Indeed, Fuentes provides a certain amount of evidence that schooling has always been about torture. Her first chapter, titled “A Brief History of School Violence,” begins, not with school shootings, but with a discussion of corporal punishment. As she notes:
“as long as there have been public schools…there has been chaose and control, crime and punishment in the classroom…. The rhythm of switch and ferule — even the cat-o’-nine-tails — provided the meter by which the early schoolmaster or –mistress imparted the three Rs and obedience to misbehaving youngsters.” (page 1)
Fuentes adds that such violence involved not only teacher’s beating students, but often students fighting back; older boys tossing the teacher out of the classroom was almost a ritualized right of passage. Thus, from the first, schools in America trafficked in, and taught, violence.
This violence, according to Fuentes, was often entangled with class and racial animosities. She points out that the first compulsory schooling laws in 1852 were aimed at dumping the children of Boston Irish immigrants into reform schools — the connection between prison and school written into law from the very beginning. And of course, in the 60s and later, “school violence” was most often associated with racial tensions around desegregation. Fuentes doesn’t even mention one of the most shocking incidents, the Kanawha County textbook wars of 1974, in which the adoption of controversial reading materials led irate rural West Virginians to bomb school buildings and shoot at school buses.
Fuentes’ aim in highlighting this history is, I think, to show that violence is not in fact on the rise in schools. Kids aren’t worse than they used to be; school aren’t more dangerous than they used to be. The increasingly hysterical approach to security in schools is, therefore, not a response to a real problem, but rather a self-reinforcing exercise in ideological hysteria.
Fuentes hopes that parent activism can help end that hysteria, which in turn will mean an end to the lockdown high phenomena. She points hopefully to examples like Chicago Public School’s decision in 2006 to move away from zero tolerance policies. Chicago, she notes, is “modeling positive change.”
It seems like I’m always hearing that Chicago schools are at the forefront of something or other. As a Chicago father, I suppose this should make me happy. And yet, somehow, my warm fuzzy feeling is limited. And not just because of the incident Fuentes relates about the five-year-old being taken out of a CPS school in handcuffs.
The problem is, the history of discipline and violence which Fuentes discusses does not give me a lot of hope. On the contrary, it leads me to suspect that the lockdown high phenomena is a not an aberration, but a logical extension of longtime public school philosophy. School has always been a prison, though it is, as George Bernard Shaw says, “in some respects more cruel than a prison….. In the prison you are not forced to sit listening to turnkeys discoursing without charm or interest on subjects that they don’t understand and don’t care about….” Nor, to update Shaw slightly, are prisoners subjected to unending, compulsive, mindless testing.

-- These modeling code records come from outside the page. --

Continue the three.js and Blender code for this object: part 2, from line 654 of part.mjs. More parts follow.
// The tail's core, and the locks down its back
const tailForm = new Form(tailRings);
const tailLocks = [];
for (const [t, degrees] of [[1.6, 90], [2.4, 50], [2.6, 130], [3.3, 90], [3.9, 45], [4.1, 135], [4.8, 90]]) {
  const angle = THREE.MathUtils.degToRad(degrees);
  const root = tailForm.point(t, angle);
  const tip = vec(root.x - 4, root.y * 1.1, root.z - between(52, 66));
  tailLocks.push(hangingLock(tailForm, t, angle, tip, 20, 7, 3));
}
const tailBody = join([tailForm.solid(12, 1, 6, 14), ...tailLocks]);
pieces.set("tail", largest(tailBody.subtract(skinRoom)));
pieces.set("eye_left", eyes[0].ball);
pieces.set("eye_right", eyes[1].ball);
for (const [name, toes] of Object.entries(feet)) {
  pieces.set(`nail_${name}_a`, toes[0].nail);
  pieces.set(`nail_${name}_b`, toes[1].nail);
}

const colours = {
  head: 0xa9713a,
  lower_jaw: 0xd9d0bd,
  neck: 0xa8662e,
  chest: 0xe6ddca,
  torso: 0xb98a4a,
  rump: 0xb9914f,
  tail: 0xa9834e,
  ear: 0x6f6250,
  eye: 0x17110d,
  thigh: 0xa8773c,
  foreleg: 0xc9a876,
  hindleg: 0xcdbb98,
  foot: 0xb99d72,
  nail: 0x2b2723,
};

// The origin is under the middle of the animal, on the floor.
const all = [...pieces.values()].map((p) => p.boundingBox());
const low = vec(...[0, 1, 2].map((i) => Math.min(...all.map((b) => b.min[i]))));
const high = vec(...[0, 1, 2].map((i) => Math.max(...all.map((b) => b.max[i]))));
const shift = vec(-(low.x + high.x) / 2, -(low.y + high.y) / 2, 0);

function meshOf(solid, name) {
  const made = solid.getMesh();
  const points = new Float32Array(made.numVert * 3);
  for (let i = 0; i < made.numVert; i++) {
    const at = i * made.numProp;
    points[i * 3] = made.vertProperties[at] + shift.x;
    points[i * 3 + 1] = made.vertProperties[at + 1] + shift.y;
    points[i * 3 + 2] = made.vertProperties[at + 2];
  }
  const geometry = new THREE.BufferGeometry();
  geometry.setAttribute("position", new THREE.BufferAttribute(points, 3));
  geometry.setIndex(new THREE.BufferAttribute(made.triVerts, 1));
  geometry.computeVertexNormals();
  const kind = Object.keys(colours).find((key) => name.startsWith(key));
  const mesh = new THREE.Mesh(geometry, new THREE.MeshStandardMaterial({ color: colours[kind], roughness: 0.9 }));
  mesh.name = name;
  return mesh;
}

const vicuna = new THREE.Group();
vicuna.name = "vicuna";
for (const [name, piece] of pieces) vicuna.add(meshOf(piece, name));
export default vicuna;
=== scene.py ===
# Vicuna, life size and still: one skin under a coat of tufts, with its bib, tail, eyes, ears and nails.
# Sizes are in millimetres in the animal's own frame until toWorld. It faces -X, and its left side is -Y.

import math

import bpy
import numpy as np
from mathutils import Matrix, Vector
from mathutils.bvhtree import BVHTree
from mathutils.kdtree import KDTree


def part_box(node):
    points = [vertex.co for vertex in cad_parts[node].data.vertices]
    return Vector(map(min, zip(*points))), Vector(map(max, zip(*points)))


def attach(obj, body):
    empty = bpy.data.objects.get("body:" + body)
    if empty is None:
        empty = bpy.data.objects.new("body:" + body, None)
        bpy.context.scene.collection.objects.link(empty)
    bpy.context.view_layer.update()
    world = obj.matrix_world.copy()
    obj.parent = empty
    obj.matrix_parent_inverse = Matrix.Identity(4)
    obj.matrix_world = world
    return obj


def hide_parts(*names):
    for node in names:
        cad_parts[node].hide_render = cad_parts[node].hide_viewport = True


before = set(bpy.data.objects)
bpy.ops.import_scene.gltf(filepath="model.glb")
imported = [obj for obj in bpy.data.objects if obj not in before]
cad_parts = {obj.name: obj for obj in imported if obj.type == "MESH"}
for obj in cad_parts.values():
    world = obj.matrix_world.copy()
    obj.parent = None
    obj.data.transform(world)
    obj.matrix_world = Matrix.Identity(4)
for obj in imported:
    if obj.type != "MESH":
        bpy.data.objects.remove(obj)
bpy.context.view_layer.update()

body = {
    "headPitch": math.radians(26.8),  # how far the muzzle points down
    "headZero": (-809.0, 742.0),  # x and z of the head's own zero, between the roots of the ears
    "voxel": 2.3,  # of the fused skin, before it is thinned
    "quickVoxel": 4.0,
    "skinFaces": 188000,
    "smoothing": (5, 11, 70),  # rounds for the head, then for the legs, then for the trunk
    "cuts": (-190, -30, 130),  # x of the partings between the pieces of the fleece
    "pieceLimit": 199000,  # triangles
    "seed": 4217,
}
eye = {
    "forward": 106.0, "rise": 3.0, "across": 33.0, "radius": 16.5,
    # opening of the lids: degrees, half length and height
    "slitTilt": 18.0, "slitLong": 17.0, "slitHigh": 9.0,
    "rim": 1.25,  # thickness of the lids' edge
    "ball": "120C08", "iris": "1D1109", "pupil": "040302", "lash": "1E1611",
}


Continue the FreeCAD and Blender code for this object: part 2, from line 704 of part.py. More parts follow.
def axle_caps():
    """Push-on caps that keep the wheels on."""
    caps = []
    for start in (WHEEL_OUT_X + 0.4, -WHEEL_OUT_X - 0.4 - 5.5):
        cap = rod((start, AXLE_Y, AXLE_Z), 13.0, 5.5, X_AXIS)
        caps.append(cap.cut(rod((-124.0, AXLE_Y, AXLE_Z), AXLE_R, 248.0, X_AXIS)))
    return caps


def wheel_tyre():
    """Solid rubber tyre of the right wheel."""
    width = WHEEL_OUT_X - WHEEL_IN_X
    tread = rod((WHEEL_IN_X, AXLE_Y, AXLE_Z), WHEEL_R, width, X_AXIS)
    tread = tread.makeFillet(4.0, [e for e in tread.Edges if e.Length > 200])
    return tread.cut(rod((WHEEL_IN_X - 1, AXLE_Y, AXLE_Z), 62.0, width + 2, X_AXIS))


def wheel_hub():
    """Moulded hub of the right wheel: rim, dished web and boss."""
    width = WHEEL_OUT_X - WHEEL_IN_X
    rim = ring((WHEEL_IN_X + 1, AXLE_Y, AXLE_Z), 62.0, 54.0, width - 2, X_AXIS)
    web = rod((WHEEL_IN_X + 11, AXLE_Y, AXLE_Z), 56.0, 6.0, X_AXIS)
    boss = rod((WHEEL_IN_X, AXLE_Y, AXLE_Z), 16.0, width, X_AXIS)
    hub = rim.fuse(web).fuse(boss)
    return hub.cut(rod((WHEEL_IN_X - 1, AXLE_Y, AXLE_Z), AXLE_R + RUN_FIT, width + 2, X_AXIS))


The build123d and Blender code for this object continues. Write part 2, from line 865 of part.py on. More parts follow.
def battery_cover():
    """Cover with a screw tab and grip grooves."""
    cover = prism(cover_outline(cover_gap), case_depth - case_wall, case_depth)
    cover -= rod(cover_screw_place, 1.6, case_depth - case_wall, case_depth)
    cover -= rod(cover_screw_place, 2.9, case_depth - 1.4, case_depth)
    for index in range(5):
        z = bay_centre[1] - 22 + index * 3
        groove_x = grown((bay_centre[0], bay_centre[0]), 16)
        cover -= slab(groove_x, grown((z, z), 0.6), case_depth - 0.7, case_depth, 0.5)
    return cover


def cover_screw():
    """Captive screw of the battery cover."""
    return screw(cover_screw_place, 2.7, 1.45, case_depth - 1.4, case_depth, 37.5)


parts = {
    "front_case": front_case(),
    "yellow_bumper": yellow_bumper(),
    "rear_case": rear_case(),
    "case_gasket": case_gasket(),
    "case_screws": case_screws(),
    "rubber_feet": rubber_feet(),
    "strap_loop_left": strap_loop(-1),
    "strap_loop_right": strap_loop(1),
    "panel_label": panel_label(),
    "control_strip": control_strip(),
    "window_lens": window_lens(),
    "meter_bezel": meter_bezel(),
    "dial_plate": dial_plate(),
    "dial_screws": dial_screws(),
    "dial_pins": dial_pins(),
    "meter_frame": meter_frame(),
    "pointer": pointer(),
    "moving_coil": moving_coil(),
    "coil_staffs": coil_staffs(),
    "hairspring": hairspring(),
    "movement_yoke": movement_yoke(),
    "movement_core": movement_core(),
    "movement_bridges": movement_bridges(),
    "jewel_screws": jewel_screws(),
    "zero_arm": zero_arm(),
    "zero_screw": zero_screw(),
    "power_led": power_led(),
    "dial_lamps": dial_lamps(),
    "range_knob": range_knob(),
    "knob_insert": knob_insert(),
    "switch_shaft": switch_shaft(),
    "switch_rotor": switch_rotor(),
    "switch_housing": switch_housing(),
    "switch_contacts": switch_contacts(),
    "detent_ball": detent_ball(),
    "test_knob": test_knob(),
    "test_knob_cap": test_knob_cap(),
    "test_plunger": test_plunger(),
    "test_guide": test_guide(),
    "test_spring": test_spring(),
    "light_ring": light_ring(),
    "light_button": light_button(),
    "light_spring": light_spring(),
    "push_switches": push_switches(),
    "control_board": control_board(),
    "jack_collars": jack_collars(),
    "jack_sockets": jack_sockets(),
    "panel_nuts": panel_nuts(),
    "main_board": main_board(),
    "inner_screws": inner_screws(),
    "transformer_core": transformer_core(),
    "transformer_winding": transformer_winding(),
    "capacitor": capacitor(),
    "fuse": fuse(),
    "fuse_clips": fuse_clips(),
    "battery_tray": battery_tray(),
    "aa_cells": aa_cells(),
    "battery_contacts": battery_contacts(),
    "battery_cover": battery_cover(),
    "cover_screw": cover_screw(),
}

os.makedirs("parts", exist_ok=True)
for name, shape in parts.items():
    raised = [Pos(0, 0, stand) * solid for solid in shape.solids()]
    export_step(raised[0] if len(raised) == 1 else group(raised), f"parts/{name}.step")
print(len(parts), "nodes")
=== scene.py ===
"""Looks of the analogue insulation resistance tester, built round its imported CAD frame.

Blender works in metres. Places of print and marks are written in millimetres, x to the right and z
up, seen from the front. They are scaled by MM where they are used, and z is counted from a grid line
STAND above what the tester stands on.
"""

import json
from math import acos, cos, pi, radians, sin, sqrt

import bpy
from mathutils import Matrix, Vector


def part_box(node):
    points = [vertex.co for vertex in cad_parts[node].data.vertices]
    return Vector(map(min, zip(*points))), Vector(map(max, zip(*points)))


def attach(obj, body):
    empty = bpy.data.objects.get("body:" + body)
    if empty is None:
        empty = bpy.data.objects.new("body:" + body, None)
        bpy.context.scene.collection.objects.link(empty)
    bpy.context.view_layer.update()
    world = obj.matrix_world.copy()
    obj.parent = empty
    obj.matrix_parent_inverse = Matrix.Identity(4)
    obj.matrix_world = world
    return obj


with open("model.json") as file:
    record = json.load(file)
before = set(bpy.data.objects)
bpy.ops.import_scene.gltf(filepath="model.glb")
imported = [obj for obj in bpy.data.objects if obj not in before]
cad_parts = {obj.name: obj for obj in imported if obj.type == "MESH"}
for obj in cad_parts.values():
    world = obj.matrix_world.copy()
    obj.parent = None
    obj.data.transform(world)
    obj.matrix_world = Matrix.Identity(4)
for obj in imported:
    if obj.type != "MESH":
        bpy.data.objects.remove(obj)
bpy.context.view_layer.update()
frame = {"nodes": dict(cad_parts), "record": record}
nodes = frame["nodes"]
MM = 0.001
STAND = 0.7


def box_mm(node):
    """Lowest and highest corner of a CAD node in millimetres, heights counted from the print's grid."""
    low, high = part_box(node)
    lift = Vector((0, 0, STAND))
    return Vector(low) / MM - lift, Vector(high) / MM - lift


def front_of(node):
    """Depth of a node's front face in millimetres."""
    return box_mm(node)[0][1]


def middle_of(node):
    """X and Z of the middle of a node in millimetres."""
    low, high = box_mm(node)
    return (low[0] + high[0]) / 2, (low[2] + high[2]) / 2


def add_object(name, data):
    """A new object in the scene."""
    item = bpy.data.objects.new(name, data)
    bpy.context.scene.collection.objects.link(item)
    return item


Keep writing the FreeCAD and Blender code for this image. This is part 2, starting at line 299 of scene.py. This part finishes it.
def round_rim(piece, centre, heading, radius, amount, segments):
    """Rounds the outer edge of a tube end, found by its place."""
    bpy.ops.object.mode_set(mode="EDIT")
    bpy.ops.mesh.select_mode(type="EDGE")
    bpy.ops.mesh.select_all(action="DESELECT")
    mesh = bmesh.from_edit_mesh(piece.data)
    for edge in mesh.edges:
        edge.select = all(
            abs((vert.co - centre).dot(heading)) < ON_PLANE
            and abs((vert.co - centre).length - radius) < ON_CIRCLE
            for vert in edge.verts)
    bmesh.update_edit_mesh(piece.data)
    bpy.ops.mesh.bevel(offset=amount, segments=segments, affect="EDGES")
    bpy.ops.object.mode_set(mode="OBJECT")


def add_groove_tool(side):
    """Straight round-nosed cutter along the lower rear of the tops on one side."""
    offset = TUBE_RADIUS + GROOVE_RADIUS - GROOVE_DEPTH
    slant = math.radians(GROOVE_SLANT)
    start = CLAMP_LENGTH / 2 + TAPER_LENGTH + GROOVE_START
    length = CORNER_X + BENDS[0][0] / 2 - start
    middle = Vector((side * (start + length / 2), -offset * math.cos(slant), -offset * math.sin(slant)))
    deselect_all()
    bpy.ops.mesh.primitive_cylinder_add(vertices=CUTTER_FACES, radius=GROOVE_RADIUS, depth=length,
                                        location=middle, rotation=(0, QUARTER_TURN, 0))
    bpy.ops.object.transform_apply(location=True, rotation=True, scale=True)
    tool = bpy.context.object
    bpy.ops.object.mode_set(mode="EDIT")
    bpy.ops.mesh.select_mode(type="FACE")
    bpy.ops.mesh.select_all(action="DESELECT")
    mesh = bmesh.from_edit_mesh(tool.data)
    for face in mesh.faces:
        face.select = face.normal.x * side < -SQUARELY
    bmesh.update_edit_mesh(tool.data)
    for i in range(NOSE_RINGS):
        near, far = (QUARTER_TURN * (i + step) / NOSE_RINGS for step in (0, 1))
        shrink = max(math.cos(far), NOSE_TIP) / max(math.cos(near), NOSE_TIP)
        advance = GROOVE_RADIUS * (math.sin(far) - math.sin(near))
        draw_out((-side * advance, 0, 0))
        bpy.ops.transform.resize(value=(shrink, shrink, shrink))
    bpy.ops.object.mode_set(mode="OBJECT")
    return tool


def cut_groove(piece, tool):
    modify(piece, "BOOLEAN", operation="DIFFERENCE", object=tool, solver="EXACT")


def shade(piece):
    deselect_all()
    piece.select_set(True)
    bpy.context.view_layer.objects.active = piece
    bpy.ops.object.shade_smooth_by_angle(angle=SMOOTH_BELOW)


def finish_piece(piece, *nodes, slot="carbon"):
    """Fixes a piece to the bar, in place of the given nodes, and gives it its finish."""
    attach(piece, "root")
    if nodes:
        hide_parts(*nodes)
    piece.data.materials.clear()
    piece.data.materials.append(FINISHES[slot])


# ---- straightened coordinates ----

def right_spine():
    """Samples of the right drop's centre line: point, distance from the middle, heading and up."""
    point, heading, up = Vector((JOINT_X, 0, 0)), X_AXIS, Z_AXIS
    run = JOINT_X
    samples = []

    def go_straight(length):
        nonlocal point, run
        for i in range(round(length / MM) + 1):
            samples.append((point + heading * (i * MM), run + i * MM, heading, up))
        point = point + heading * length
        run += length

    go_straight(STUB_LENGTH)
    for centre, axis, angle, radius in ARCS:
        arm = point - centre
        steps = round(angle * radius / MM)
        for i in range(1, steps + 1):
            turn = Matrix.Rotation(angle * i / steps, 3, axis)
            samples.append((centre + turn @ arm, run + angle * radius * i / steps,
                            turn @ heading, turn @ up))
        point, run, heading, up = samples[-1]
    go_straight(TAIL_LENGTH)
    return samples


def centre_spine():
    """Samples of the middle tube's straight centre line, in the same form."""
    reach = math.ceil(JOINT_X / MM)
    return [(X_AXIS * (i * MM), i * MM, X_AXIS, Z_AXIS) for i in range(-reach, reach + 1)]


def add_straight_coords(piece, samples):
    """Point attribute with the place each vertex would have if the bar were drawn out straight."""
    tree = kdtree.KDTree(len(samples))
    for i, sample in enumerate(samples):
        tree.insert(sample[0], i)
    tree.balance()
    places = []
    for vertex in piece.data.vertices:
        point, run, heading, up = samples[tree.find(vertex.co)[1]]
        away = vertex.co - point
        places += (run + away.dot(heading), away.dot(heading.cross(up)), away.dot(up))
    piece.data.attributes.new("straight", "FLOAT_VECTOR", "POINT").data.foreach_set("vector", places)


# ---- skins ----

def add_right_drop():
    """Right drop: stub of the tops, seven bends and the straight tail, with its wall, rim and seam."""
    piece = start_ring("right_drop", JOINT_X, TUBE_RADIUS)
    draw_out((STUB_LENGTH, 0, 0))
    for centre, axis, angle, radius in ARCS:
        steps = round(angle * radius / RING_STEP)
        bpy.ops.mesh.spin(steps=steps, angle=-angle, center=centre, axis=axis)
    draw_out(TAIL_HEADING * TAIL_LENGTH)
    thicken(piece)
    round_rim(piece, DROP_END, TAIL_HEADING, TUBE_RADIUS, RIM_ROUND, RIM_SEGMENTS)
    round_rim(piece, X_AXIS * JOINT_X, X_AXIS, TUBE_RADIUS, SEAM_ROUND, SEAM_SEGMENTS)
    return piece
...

Fuentes presents evidence that schools are relatively safe places for student’s bodies, but she doesn’t address the issue of what they do to their souls.
I had initially hoped to send my child to CPS because…well, it’s free, mostly, and within convenient walking distance. What dissuaded me was not the story about the five-year-old in handcuffs (which I hadn’t heard) but two other factors. First, most Chicago public schools don’t have recess. Second, when I went online to read about Murray Language Academy, the school my son was thinking of entering, the first thing I saw on the website was that all students (presumably meaning kindergartners too) would have homework every night. This was presented as being a good thing.
I’m not sure that even Fuentes would consider a lack of recess or ubiquitous homework to be aspects of the lockdown high phenomena. But to me it all seems to be of a piece. If you were kind, you could say that public schools have always struggled to balance the desire to control kids with the desire to teach them. If you were more cynical, you might say that the balancing has never been all that difficult, because the desire to teach has always been easy to stifle.
So my seven-year-old does not go to CPS. Instead he goes to a Waldorf private school where they have no metal detectors, no hand-cuffs, no homework, and two recesses a day. I’m lucky to be in a financial position to send him there; obviously, for many people, public schools are the only option. For their sake, we as a society have, as Fuentes indicates, a moral obligation to roll back the worst excesses of lockdown high. Even if we manage to do that, though, our public schools in general, and Chicago schools in particular, will still be no place for children.